Corbyn is right that these issues need to be addressed, even in a radical way. The problem is that many people do not believe he would be an effective Prime Minister quite apart from the baggage he brings with him from his past and present.

For instance, when even the left dominated National Executive Committee was trying to settle the anti-Semitism row earlier this month, the leader of the party had to be defeated on an unhelpful amendment.

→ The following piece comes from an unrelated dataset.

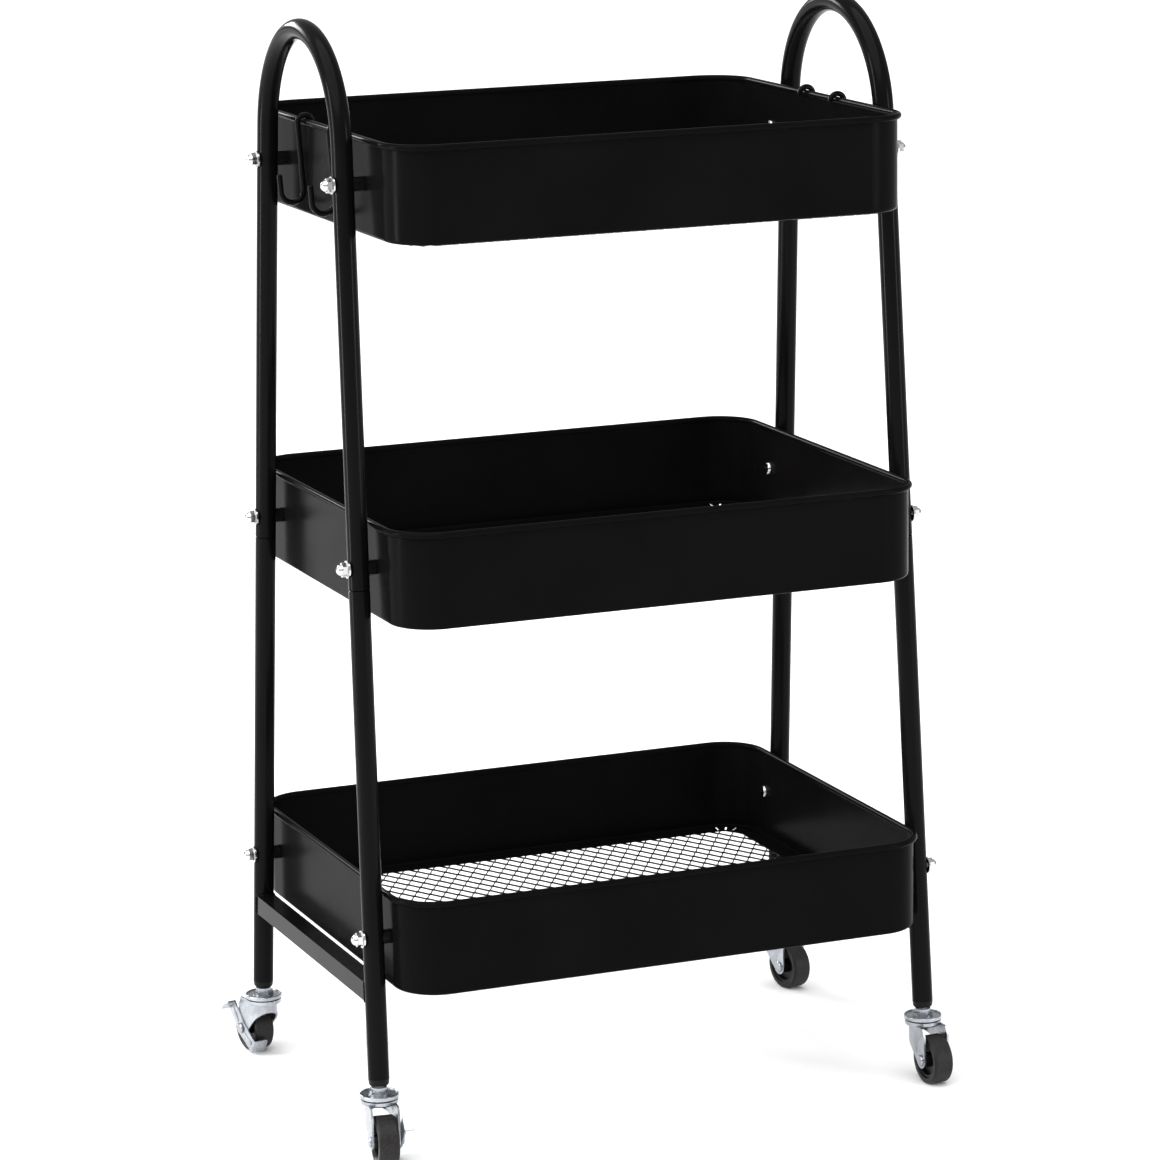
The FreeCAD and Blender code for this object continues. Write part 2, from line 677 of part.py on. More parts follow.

The party’s National Executive will meet again on the eve of conference to discuss the idea an open selection system for MPs. Supporters of change argue that the current “trigger ballot” system forces members to vote against their sitting Labour MP in a negative way to get a contest. An open selection would allow people to vote positively for the candidate of their choice. The sitting Labour MP would be one of them. The problem is they would potentially be very vulnerable to Momentum activists keen to oust opponents of Corbyn.

Another flashpoint that has been avoided for now is the influence of party members over Labour councillors. This was a huge issue in the early 1980s and is back under discussion again, but decisions have been put back to a review next year.

So, with internal splits, anti-Semitism and Brexit it looks like a tough conference ahead for Labour.

Watch John McDonnell, the Shadow Chancellor is a hard leftist, but he also wants the party to break out of the morass and offer a credible alternative to the discredited Tories. He may be leader before long although without the cries “Oh John McDonnell”.